What is required: Please quote the material exactly, every line of it.

Supplied information:
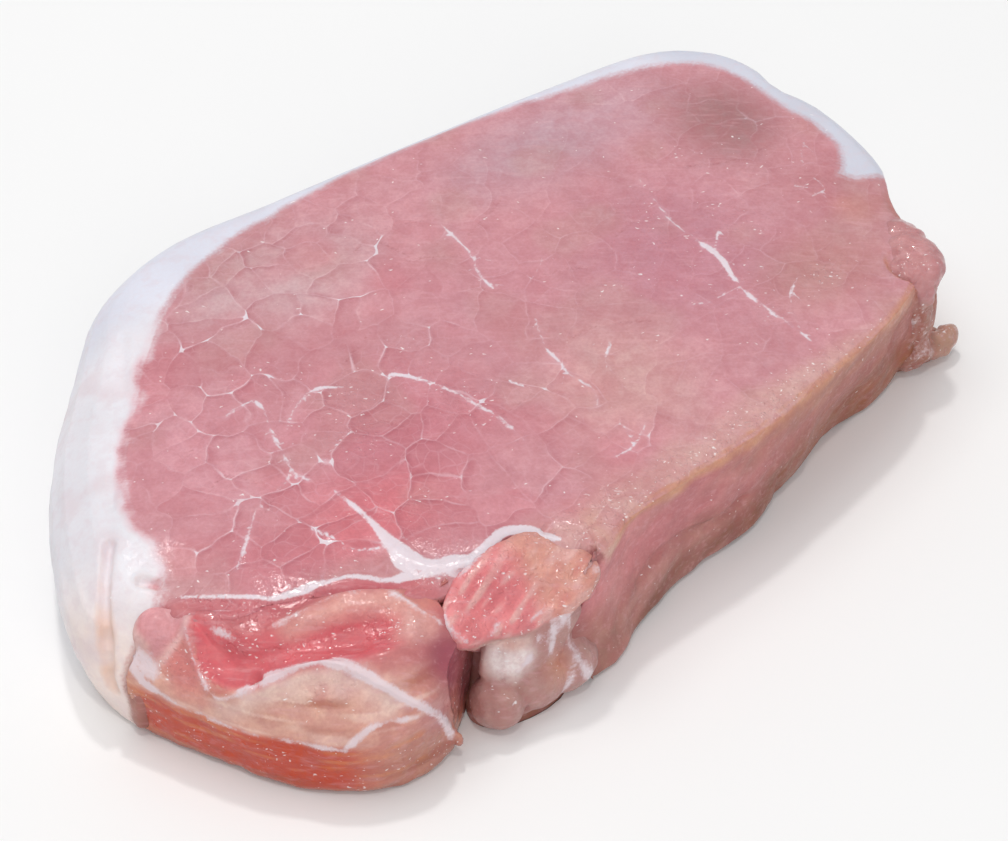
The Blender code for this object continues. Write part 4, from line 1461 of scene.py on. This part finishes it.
def meat_finish(name):
    """Moist raw meat: tinted lean, bundles and veins, fat with a feathered edge, a wet coat, painted
    shade in creases and along bundle edges, and painted glints.
    """
    mix = Recipe(name)
    noise = noises(mix)
    net = bundle_net(mix)
    # painted shade of creases and pits, stored on the mesh, with ragged edges
    dark = mix.fit(mix.plus(mix.kept("dark"), noise.rough_edge), 0.25, 0.85)
    fat, pale = fat_of(mix, noise, dark)
    vein_tone = mix.mingle(0.55, pale, VEIN_FAT)
    colour = mix.mingle(mix.times(veins_of(mix, noise, net), 0.80),
                        lean_of(mix, noise, net, dark), vein_tone)
    colour = mix.mingle(fat, colour, pale)
    # painted glints: white dots mixed into the base colour
    colour = mix.mingle(mix.times(painted_glints_of(mix, noise), 0.75), colour, PAINTED_GLINT)

    shader = mix.shader
    mix.plug(shader.inputs["Base Color"], colour)
    mix.plug(shader.inputs["Roughness"], mix.fit(noise.grain, 0.3, 0.7, 0.36, 0.50))
    shader.subsurface_method = "BURLEY"
    shader.inputs["Subsurface Weight"].default_value = 0.2
    shader.inputs["Subsurface Radius"].default_value = (1.0, 0.4, 0.25)
    shader.inputs["Subsurface Scale"].default_value = 2.0 * MM
    shader.inputs["Specular IOR Level"].default_value = 0.2
    gloss = mix.fit(mix.kept("wet"), 0.0, 0.7, 0.28, 0.85)
    mix.plug(shader.inputs["Coat Weight"], mix.times(gloss, mix.fit(fat, 0.0, 1.0, 1.0, 0.4)))
    shader.inputs["Coat Roughness"].default_value = 0.08
    shader.inputs["Coat IOR"].default_value = 1.36
    relief = relief_of(mix, noise, net)
    mix.plug(shader.inputs["Normal"], relief)
    mix.plug(shader.inputs["Coat Normal"], relief)
    return mix.material


# ---------------------------------------------------------------- stage, light, camera
CAMERA_TURN = 36.0      # degrees that the view turns from +Y towards +X
CAMERA_RISE = 45.0
CAMERA_REACH = 460.0
CAMERA_AIM = (-1.2, -4.7, 11.0)
CAMERA_LENS = 110.7
FLOOR_SIZE = 6.0        # metres
WORLD_LIGHT = 0.5
# Lamps: name, turn, rise, distance and size in metres, watts, colour.
LAMPS = (
    ("overhead", -30.0, 72.0, 1.1, 0.7, 2.9, (1.0, 0.985, 0.96)),
    ("glint", 24.0, 69.0, 1.2, 0.08, 2.6, (1.0, 0.98, 0.95)),
    ("front_glint", -150.0, 72.0, 1.2, 0.06, 1.6, (1.0, 0.98, 0.95)),
    ("front_fill", -160.0, 35.0, 1.2, 0.8, 2.6, (1.0, 0.97, 0.94)),
)


def direction(turn, rise):
    """A unit vector by its turn from +Y towards +X and its rise over the floor, in degrees."""
    turn, rise = radians(turn), radians(rise)
    return Vector((sin(turn) * cos(rise), cos(turn) * cos(rise), sin(rise)))


def aim(thing, place, target):
    """Puts a light or camera in place and points it at the target."""
    thing.location = place
    thing.rotation_euler = (target - place).to_track_quat("-Z", "Y").to_euler()


def add_lamp(name, turn, rise, reach, size, power, colour):
    """A square soft light aimed at the slice."""
    lamp = bpy.data.lights.new(name, "AREA")
    lamp.shape = "SQUARE"
    lamp.size = size
    lamp.energy = power
    lamp.color = colour
    thing = bpy.data.objects.new(name, lamp)
    bpy.context.scene.collection.objects.link(thing)
    aim(thing, direction(turn, rise) * reach, Vector((0, 0, 0.01)))


def set_stage():
    """Pale floor, soft studio light and the camera."""
    bpy.ops.object.select_all(action="DESELECT")
    bpy.ops.mesh.primitive_plane_add(size=FLOOR_SIZE, location=(0, 0, 0))
    floor = bpy.context.object
    floor.name = "floor"
    paint = Recipe("pale_floor")
    speckle = paint.cloud(paint.add("TexCoord").outputs["Object"], 0.05, 2.0)
    tone = paint.mingle(speckle, (0.90, 0.90, 0.90), (0.92, 0.92, 0.92))
    paint.plug(paint.shader.inputs["Base Color"], tone)
    paint.shader.inputs["Roughness"].default_value = 0.7
    floor.data.materials.append(paint.material)

    world = bpy.data.worlds.new("studio")
    world.use_nodes = True
    back = world.node_tree.nodes["Background"]
    back.inputs["Color"].default_value = (0.95, 0.97, 1.0, 1.0)
    back.inputs["Strength"].default_value = WORLD_LIGHT
    bpy.context.scene.world = world
    bpy.context.scene.view_settings.view_transform = "Standard"

    for lamp in LAMPS:
        add_lamp(*lamp)

    eye = bpy.data.cameras.new("camera")
    eye.lens = CAMERA_LENS
    camera = bpy.data.objects.new("camera", eye)
    bpy.context.scene.collection.objects.link(camera)
    target = Vector(CAMERA_AIM) * MM
    back_off = direction(CAMERA_TURN, -CAMERA_RISE) * CAMERA_REACH * MM
    aim(camera, target - back_off, target)
    bpy.context.scene.camera = camera


# ---------------------------------------------------------------- putting it together
def dress(piece, material, slot, *nodes):
    """Gives a piece its finish and its place on the model."""
    piece.data.materials.clear()
    piece.data.materials.append(material)
    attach(piece, BODY)
    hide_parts(*nodes)


def build():
    """Makes, tints and dresses every piece."""
    meat = meat_finish("cut_meat")
    body = make_chop_body()
    tint_chop_body(body)
    dress(body, meat, "lean_meat", "loin_eye", "fat_cap")
    side = make_side_muscle()
    tint_side_muscle(side)
    dress(side, meat, "red_meat", "side_muscle")
    trim = make_hanging_trim()
    tint_hanging_trim(trim)
    dress(trim, meat, "trim_meat", "trim_flap")
    scrap = make_folded_scrap()
    tint_folded_scrap(scrap)
    dress(scrap, meat, "trim_meat", "tail_end")
    set_stage()


build()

Task output:
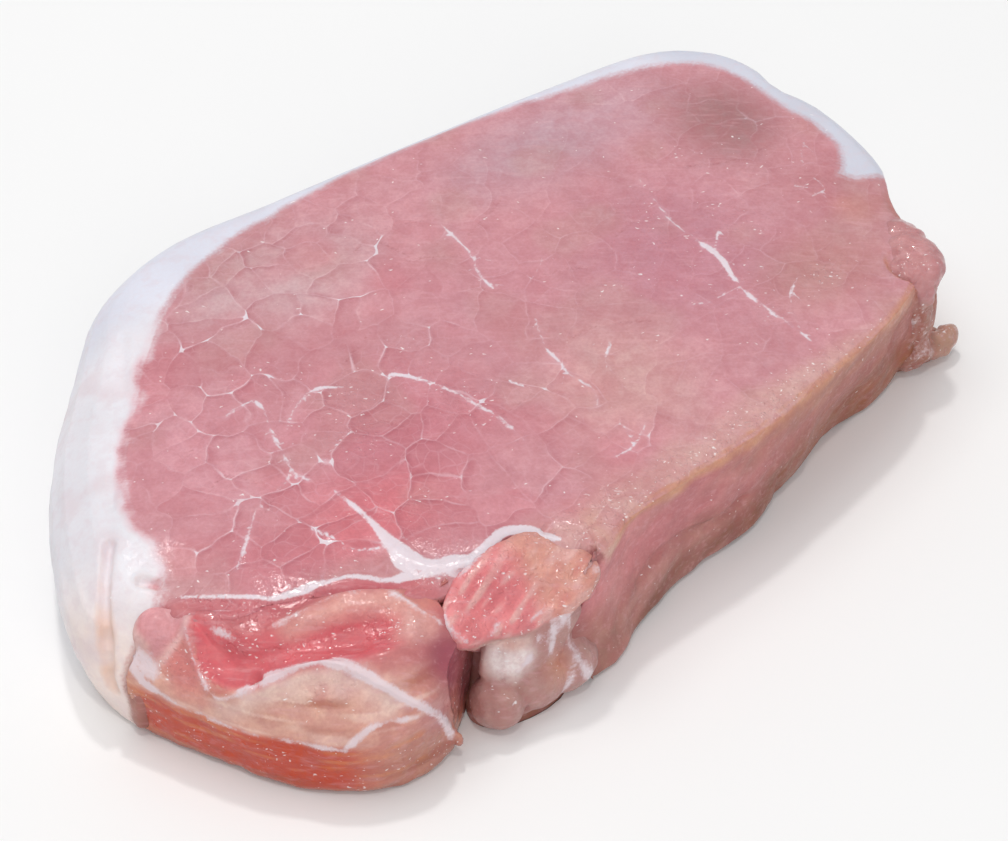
The Blender code for this object continues. Write part 4, from line 1461 of scene.py on. This part finishes it.
def meat_finish(name):
    """Moist raw meat: tinted lean, bundles and veins, fat with a feathered edge, a wet coat, painted
    shade in creases and along bundle edges, and painted glints.
    """
    mix = Recipe(name)
    noise = noises(mix)
    net = bundle_net(mix)
    # painted shade of creases and pits, stored on the mesh, with ragged edges
    dark = mix.fit(mix.plus(mix.kept("dark"), noise.rough_edge), 0.25, 0.85)
    fat, pale = fat_of(mix, noise, dark)
    vein_tone = mix.mingle(0.55, pale, VEIN_FAT)
    colour = mix.mingle(mix.times(veins_of(mix, noise, net), 0.80),
                        lean_of(mix, noise, net, dark), vein_tone)
    colour = mix.mingle(fat, colour, pale)
    # painted glints: white dots mixed into the base colour
    colour = mix.mingle(mix.times(painted_glints_of(mix, noise), 0.75), colour, PAINTED_GLINT)

    shader = mix.shader
    mix.plug(shader.inputs["Base Color"], colour)
    mix.plug(shader.inputs["Roughness"], mix.fit(noise.grain, 0.3, 0.7, 0.36, 0.50))
    shader.subsurface_method = "BURLEY"
    shader.inputs["Subsurface Weight"].default_value = 0.2
    shader.inputs["Subsurface Radius"].default_value = (1.0, 0.4, 0.25)
    shader.inputs["Subsurface Scale"].default_value = 2.0 * MM
    shader.inputs["Specular IOR Level"].default_value = 0.2
    gloss = mix.fit(mix.kept("wet"), 0.0, 0.7, 0.28, 0.85)
    mix.plug(shader.inputs["Coat Weight"], mix.times(gloss, mix.fit(fat, 0.0, 1.0, 1.0, 0.4)))
    shader.inputs["Coat Roughness"].default_value = 0.08
    shader.inputs["Coat IOR"].default_value = 1.36
    relief = relief_of(mix, noise, net)
    mix.plug(shader.inputs["Normal"], relief)
    mix.plug(shader.inputs["Coat Normal"], relief)
    return mix.material


# ---------------------------------------------------------------- stage, light, camera
CAMERA_TURN = 36.0      # degrees that the view turns from +Y towards +X
CAMERA_RISE = 45.0
CAMERA_REACH = 460.0
CAMERA_AIM = (-1.2, -4.7, 11.0)
CAMERA_LENS = 110.7
FLOOR_SIZE = 6.0        # metres
WORLD_LIGHT = 0.5
# Lamps: name, turn, rise, distance and size in metres, watts, colour.
LAMPS = (
    ("overhead", -30.0, 72.0, 1.1, 0.7, 2.9, (1.0, 0.985, 0.96)),
    ("glint", 24.0, 69.0, 1.2, 0.08, 2.6, (1.0, 0.98, 0.95)),
    ("front_glint", -150.0, 72.0, 1.2, 0.06, 1.6, (1.0, 0.98, 0.95)),
    ("front_fill", -160.0, 35.0, 1.2, 0.8, 2.6, (1.0, 0.97, 0.94)),
)


def direction(turn, rise):
    """A unit vector by its turn from +Y towards +X and its rise over the floor, in degrees."""
    turn, rise = radians(turn), radians(rise)
    return Vector((sin(turn) * cos(rise), cos(turn) * cos(rise), sin(rise)))


def aim(thing, place, target):
    """Puts a light or camera in place and points it at the target."""
    thing.location = place
    thing.rotation_euler = (target - place).to_track_quat("-Z", "Y").to_euler()


def add_lamp(name, turn, rise, reach, size, power, colour):
    """A square soft light aimed at the slice."""
    lamp = bpy.data.lights.new(name, "AREA")
    lamp.shape = "SQUARE"
    lamp.size = size
    lamp.energy = power
    lamp.color = colour
    thing = bpy.data.objects.new(name, lamp)
    bpy.context.scene.collection.objects.link(thing)
    aim(thing, direction(turn, rise) * reach, Vector((0, 0, 0.01)))


def set_stage():
    """Pale floor, soft studio light and the camera."""
    bpy.ops.object.select_all(action="DESELECT")
    bpy.ops.mesh.primitive_plane_add(size=FLOOR_SIZE, location=(0, 0, 0))
    floor = bpy.context.object
    floor.name = "floor"
    paint = Recipe("pale_floor")
    speckle = paint.cloud(paint.add("TexCoord").outputs["Object"], 0.05, 2.0)
    tone = paint.mingle(speckle, (0.90, 0.90, 0.90), (0.92, 0.92, 0.92))
    paint.plug(paint.shader.inputs["Base Color"], tone)
    paint.shader.inputs["Roughness"].default_value = 0.7
    floor.data.materials.append(paint.material)

    world = bpy.data.worlds.new("studio")
    world.use_nodes = True
    back = world.node_tree.nodes["Background"]
    back.inputs["Color"].default_value = (0.95, 0.97, 1.0, 1.0)
    back.inputs["Strength"].default_value = WORLD_LIGHT
    bpy.context.scene.world = world
    bpy.context.scene.view_settings.view_transform = "Standard"

    for lamp in LAMPS:
        add_lamp(*lamp)

    eye = bpy.data.cameras.new("camera")
    eye.lens = CAMERA_LENS
    camera = bpy.data.objects.new("camera", eye)
    bpy.context.scene.collection.objects.link(camera)
    target = Vector(CAMERA_AIM) * MM
    back_off = direction(CAMERA_TURN, -CAMERA_RISE) * CAMERA_REACH * MM
    aim(camera, target - back_off, target)
    bpy.context.scene.camera = camera


# ---------------------------------------------------------------- putting it together
def dress(piece, material, slot, *nodes):
    """Gives a piece its finish and its place on the model."""
    piece.data.materials.clear()
    piece.data.materials.append(material)
    attach(piece, BODY)
    hide_parts(*nodes)


def build():
    """Makes, tints and dresses every piece."""
    meat = meat_finish("cut_meat")
    body = make_chop_body()
    tint_chop_body(body)
    dress(body, meat, "lean_meat", "loin_eye", "fat_cap")
    side = make_side_muscle()
    tint_side_muscle(side)
    dress(side, meat, "red_meat", "side_muscle")
    trim = make_hanging_trim()
    tint_hanging_trim(trim)
    dress(trim, meat, "trim_meat", "trim_flap")
    scrap = make_folded_scrap()
    tint_folded_scrap(scrap)
    dress(scrap, meat, "trim_meat", "tail_end")
    set_stage()


build()